The Philadelphia Eagles’ secondary will have their toughest test of the 2011 season against the Dallas Cowboys’ receivers in their Week 8 contest. This will be one of many key match-ups of the game and how they fare will likely coincide with either a win or a loss.
Miles Austin at 6′ 2″, 215 lbs, and Dez Bryant at 6′ 2″, 218 lbs, are easily the biggest and most physical wide receiver duo that the Eagles will face this year. And let’s not forget about Eagle-killing tight end Jason Witten who is a sizable player at 6′ 6″, 265 lbs.
Those three players are why the Cowboys are ranked No. 4 in passing yards in the NFL.
Eagles CB Nnamdi Asomugha, at 6′ 2″, 210 lbs, is the Eagles’ biggest player in the secondary. He’ll likely be covering Miles Austin for most of the game. Asomugha likes to be physical at the line so this will be a good matchup.
Asante Samuel, on the other hand, is not a physical cornerback. He’s only 5′ 10″, 185 lbs and will be covering Dez Bryant for the most part. This is not a good matchup for the Eagles.
Eagles defensive coordinator Juan Castillo will hopefully have 6′ 1″, 210 lbs safety Nate Allen give Samuel some help over the top (consistently).
Samuel’s only hope is to get a few opportunities to do what he does best, which is jump routes. If he finds himself having to get physical with Bryant, it will be a long day for the All Pro.
Jason Witten is the Cowboys’ leading receiver so far this year. That poses a big problem as we all know how poorly the Eagles’ defense covers tight ends.
Castillo would be wise to designate a player such as CB Dominique Rodgers-Cromartie to cover him in passing situations. I do not want to see an Eagles linebacker in one-on-one coverage against him.
In six games this season, the trio of Austin, Bryant and Witten have a combined 78 catches for 1,111 yards and 11 TDs. That averages out to 13 catches for 185 yards and almost two TDs per game.
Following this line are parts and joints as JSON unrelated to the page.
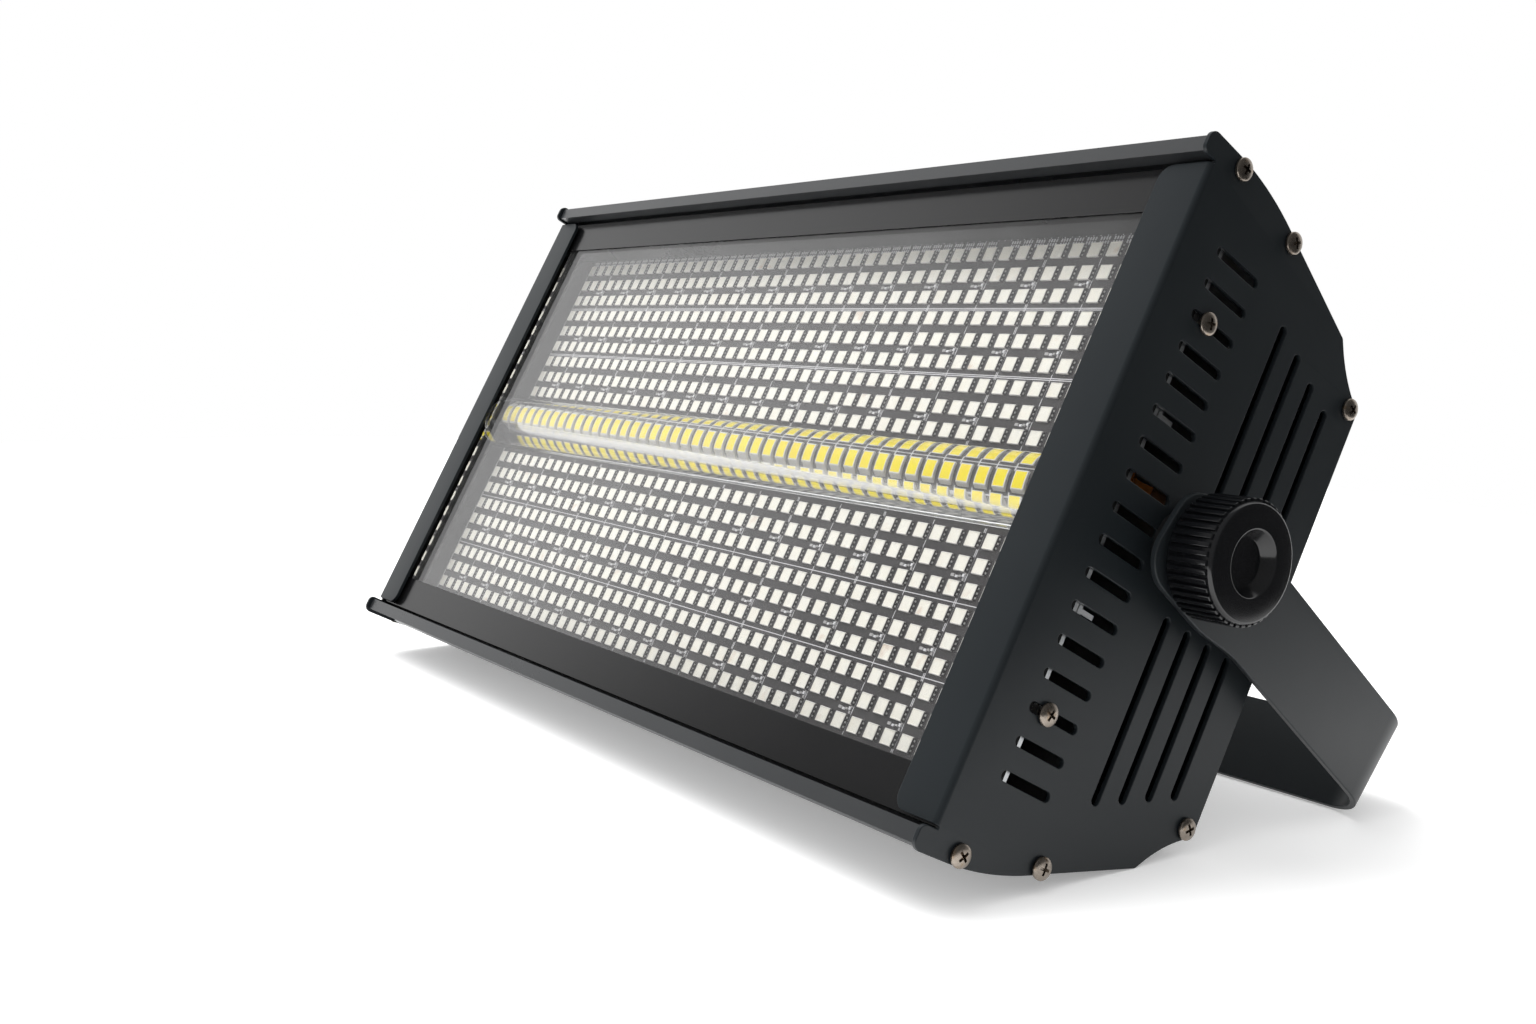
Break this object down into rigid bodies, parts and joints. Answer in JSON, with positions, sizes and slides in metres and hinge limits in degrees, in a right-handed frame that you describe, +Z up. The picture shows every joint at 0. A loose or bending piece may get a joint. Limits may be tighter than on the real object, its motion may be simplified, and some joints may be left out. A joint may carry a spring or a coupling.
{
  "type": "strobe light",
  "caption": "Flat strobe and wash light: a slotted metal head with an LED panel and a solid lens bar behind glass, tilting in a U bracket that ribbed knobs clamp.",
  "frame": {"origin": "middle of the floor under the light as it lies, at the bottom centre of its box", "axes": "+X to the right end plate as one faces the window, +Y towards the bracket's bar, +Z up; the window faces -Y and up"},
  "size_m": [0.4516, 0.201, 0.2095],
  "materials": {
    "black_paint": "satin powder coat",
    "strap_paint": "satin powder coat",
    "window_glass": "clear, polished",
    "clear_acrylic": "clear, polished",
    "lamp_white": "matt",
    "dark_circuit_board": "satin solder resist",
    "green_circuit_board": "satin solder resist",
    "bare_aluminium": "mill finish",
    "zinc_steel": "zinc plated",
    "nickel": "nickel plated",
    "black_plastic": "satin",
    "knob_plastic": "semi gloss",
    "fan_plastic": "matt"
  },
  "bodies": {
    "head": {"left_end_plate": "black_paint", "right_end_plate": "black_paint", "top_cover": "black_paint", "bottom_cover": "black_paint", "rear_panel": "black_paint", "upper_window_strip": "black_paint", "lower_window_strip": "black_paint", "window_glass": "window_glass", "lens_bar": "clear_acrylic", "strobe_lamp_strip": "lamp_white", "led_board": "dark_circuit_board", "upper_board_rail": "bare_aluminium", "lower_board_rail": "bare_aluminium", "heat_sink": "bare_aluminium", "left_top_board_block": "bare_aluminium", "left_bottom_board_block": "bare_aluminium", "right_top_board_block": "bare_aluminium", "right_bottom_board_block": "bare_aluminium", "chassis_plate": "bare_aluminium", "power_supply": "zinc_steel", "driver_board": "green_circuit_board", "control_board": "green_circuit_board", "display_module": "black_plastic", "dmx_in_socket": "black_plastic", "dmx_out_socket": "black_plastic", "power_inlet": "black_plastic", "power_outlet": "black_plastic", "left_fan_frame": "fan_plastic", "right_fan_frame": "fan_plastic", "left_pivot_spacer": "fan_plastic", "right_pivot_spacer": "fan_plastic", "left_pivot_bolt": "zinc_steel", "right_pivot_bolt": "zinc_steel", "left_top_front_screw": "nickel", "left_top_middle_screw": "nickel", "left_top_rear_screw": "nickel", "left_top_slot_screw": "nickel", "left_bottom_front_screw": "nickel", "left_bottom_middle_screw": "nickel", "left_bottom_rear_screw": "nickel", "left_bottom_slot_screw": "nickel", "right_top_front_screw": "nickel", "right_top_middle_screw": "nickel", "right_top_rear_screw": "nickel", "right_top_slot_screw": "nickel", "right_bottom_front_screw": "nickel", "right_bottom_middle_screw": "nickel", "right_bottom_rear_screw": "nickel", "right_bottom_slot_screw": "nickel"},
    "yoke": {"yoke_bracket": "strap_paint"},
    "knob_left": {"left_knob": "knob_plastic"},
    "knob_right": {"right_knob": "knob_plastic"},
    "fan_left": {"left_fan_rotor": "fan_plastic"},
    "fan_right": {"right_fan_rotor": "fan_plastic"},
    "button_menu": {"menu_button": "black_plastic"},
    "button_down": {"down_button": "black_plastic"},
    "button_up": {"up_button": "black_plastic"},
    "button_enter": {"enter_button": "black_plastic"}
  },
  "joints": [
    {"name": "yoke_tilt", "type": "hinge", "parent": "head", "child": "yoke", "pos_m": [0, -0.00441, 0.0908], "axis": [1, 0, 0], "continuous": true},
    {"name": "left_knob_turn", "type": "hinge", "parent": "head", "child": "knob_left", "pos_m": [0, -0.00441, 0.0908], "axis": [1, 0, 0], "continuous": true},
    {"name": "right_knob_turn", "type": "hinge", "parent": "head", "child": "knob_right", "pos_m": [0, -0.00441, 0.0908], "axis": [1, 0, 0], "continuous": true},
    {"name": "left_fan_spin", "type": "hinge", "parent": "head", "child": "fan_left", "pos_m": [-0.12, 0.02854, 0.0729], "axis": [0, 0.8786, -0.4775], "continuous": true},
    {"name": "right_fan_spin", "type": "hinge", "parent": "head", "child": "fan_right", "pos_m": [0.12, 0.02854, 0.0729], "axis": [0, 0.8786, -0.4775], "continuous": true},
    {"name": "menu_press", "type": "slide", "parent": "head", "child": "button_menu", "axis": [0, -0.8786, 0.4775], "range_m": [0, 0.001], "stiffness_N_per_m": 800, "springref_m": -0.0006},
    {"name": "down_press", "type": "slide", "parent": "head", "child": "button_down", "axis": [0, -0.8786, 0.4775], "range_m": [0, 0.001], "stiffness_N_per_m": 800, "springref_m": -0.0006},
    {"name": "up_press", "type": "slide", "parent": "head", "child": "button_up", "axis": [0, -0.8786, 0.4775], "range_m": [0, 0.001], "stiffness_N_per_m": 800, "springref_m": -0.0006},
    {"name": "enter_press", "type": "slide", "parent": "head", "child": "button_enter", "axis": [0, -0.8786, 0.4775], "range_m": [0, 0.001], "stiffness_N_per_m": 800, "springref_m": -0.0006}
  ]
}
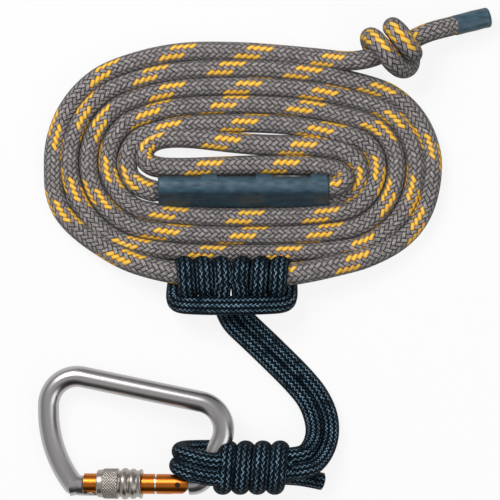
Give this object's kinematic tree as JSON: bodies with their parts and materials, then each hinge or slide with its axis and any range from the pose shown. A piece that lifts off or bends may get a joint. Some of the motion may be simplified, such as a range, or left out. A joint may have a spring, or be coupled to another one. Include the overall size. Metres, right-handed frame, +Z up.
{
  "type": "rope tether with friction hitch and locking connector",
  "caption": "Flat-coiled braided rope tether with sewn eye, stopper knot, sliding cord hitch and a screw-sleeve connector noosed to the hitch.",
  "frame": {"origin": "on the ground under the middle of the connector (frame, gate and sleeve)", "axes": "+Z up from the ground the tether lies on, +X to the right along the gate towards the noosed end, +Y towards the coil"},
  "size_m": [0.2578, 0.2791, 0.0327],
  "materials": {
    "rope": "grey braided sheath with orange flecks",
    "cord": "dark navy braided sheath",
    "thread": "matte thread",
    "heat_shrink": "satin",
    "frame_metal": "polished, grey-brown anodised",
    "gate_metal": "orange anodised, glossy",
    "sleeve_metal": "satin, fluted grip",
    "ring_metal": "bare bright",
    "steel": "bright",
    "friction_ring": "matte"
  },
  "bodies": {
    "tether": {"rope_coil": "rope", "eye_loop": "rope", "sewn_strand_lower": "rope", "sewn_strand_upper": "rope", "stopper_core": "rope", "stopper_turns": "rope", "rope_tail": "rope", "eye_stitching": "thread", "eye_sleeve": "heat_shrink", "tip_sleeve": "heat_shrink"},
    "hitch": {"hitch_turns_left": "cord", "hitch_turns_right": "cord", "hitch_bridge": "cord", "leg_left": "cord", "leg_right": "cord", "knot_core": "cord", "barrel_turns": "cord", "cord_tail": "cord", "noose_lower": "cord", "noose_upper": "cord", "connector_frame": "frame_metal", "hinge_pin": "steel"},
    "gate": {"gate": "gate_metal", "gate_spring": "steel", "stop_ring": "ring_metal"},
    "plunger": {"gate_plunger": "steel"},
    "sleeve_carrier": {"friction_ring": "friction_ring"},
    "sleeve": {"lock_sleeve": "sleeve_metal"}
  },
  "joints": [
    {"name": "hitch_slide", "type": "slide", "parent": "tether", "child": "hitch", "axis": [1, 0, 0], "range_m": [-0.006, 0.006]},
    {"name": "gate_hinge", "type": "hinge", "parent": "hitch", "child": "gate", "pos_m": [0.02406, -0.0284, 0.01411], "axis": [0.1071, 0, -0.9942], "range_deg": [0, 24], "stiffness_Nm_per_rad": 0.25, "springref_deg": -28.65},
    {"name": "plunger_slide", "type": "slide", "parent": "gate", "child": "plunger", "axis": [-0.9942, 0, -0.1071], "range_m": [0, 0.0013], "deforming": ["gate_spring"]},
    {"name": "sleeve_travel", "type": "slide", "parent": "gate", "child": "sleeve_carrier", "axis": [-0.9942, 0, -0.1071], "range_m": [-0.0068, 0.0114]},
    {"name": "sleeve_turn", "type": "hinge", "parent": "sleeve_carrier", "child": "sleeve", "pos_m": [0, -0.0284, 0.01152], "axis": [-0.9942, 0, -0.1071], "range_deg": [-491.6, 822.8]}
  ],
  "couplings": [
    {"joint": "plunger_slide", "follows": "gate_hinge", "m_per_rad": 0.003},
    {"joint": "sleeve_turn", "follows": "sleeve_travel", "rad_per_m": 1256.6}
  ]
}
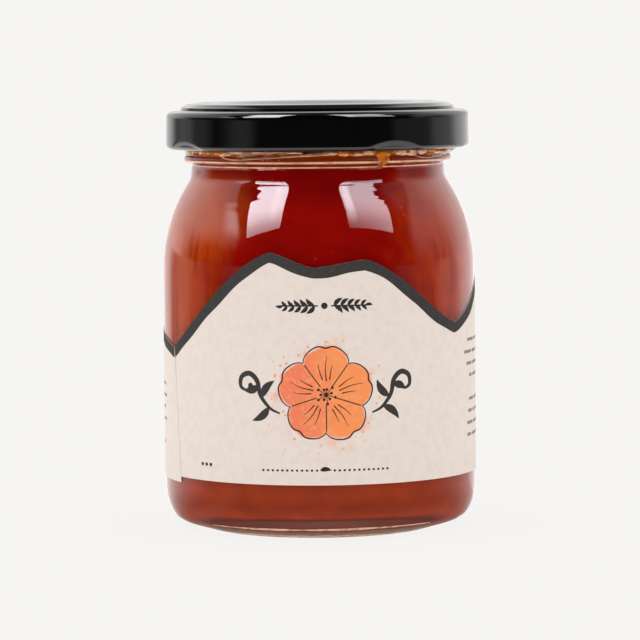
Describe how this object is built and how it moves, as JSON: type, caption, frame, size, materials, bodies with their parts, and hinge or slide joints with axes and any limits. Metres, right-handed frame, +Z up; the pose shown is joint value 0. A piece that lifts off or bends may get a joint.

They also account for 22 of the Cowboys’ 30 passing plays of 20 or more yards.
The Eagles’ No. 10 ranked pass defense has allowed a per-game average of 217.3 yards passing and almost two TDs. They’ve also given up 19 pass plays of 20 or more yards (which ranks them in the middle of the pack in terms of giving up big plays).
If there is one thing Dallas’ receivers do well, it’s getting yards after the catch (YAC). In 2010, Miles Austin was the No. 2 ranked WR in YAC with 437. Jason Witten was the No. 3 ranked TE in YAC with 363.
Dez Bryant was a rookie last year and dealt with a learning curve as well as injuries. However, he is still improving as a receiver and is keeping pace with Austin in this category so far this season.
Tackling will never be as important as it will be this Sunday. The Eagles absolutely must limit the yards after the catch. They must swarm to the ball and gang tackle these big receivers.
Take a look at the below play by Jason Witten in a 2007 game against the Eagles:
This is exactly what we cannot afford to see happen. Juan Castillo better be emphasizing tackling technique this week. Make the sure tackle rather than going for the big hit.
We’ve already seen what happens if you fail to wrap-up on a tackle. Remember Victor Cruz? He was the Giants’ previously unknown wide receiver who brushed off a kill-shot attempt by Kurt Coleman and took it 74 yards for a score.
If Cruz can do it against the Eagles’ secondary, the Cowboys’ receivers will just swat them away like an annoying gnat.
Therefore, I can’t stress this point enough: tackle, tackle, TACKLE!
The last two times the Eagles have faced Dallas with Tony Romo at quarterback were the two wish-I-could-forget games at the end of the 2009 season. Romo and the Cowboys crushed the Eagles by a combined score of 58-14.
In those two contests, the Eagles’ pass defense gave up a combined 555 yards and four TDs. Of course, that was two seasons ago but I bring it up now only because that was the last time the Eagles faced Romo.
Dallas’ passing game is much better with Romo at the helm, even if he is prone to mistakes.
The best chance the Eagles have this week will be to pressure Romo and force errant throws that lead to interceptions. The secondary has to be good enough to give the pass rush adequate time to make something happen.
If there is a game where the Eagles’ three vaunted cornerbacks must prove their worth, this is it.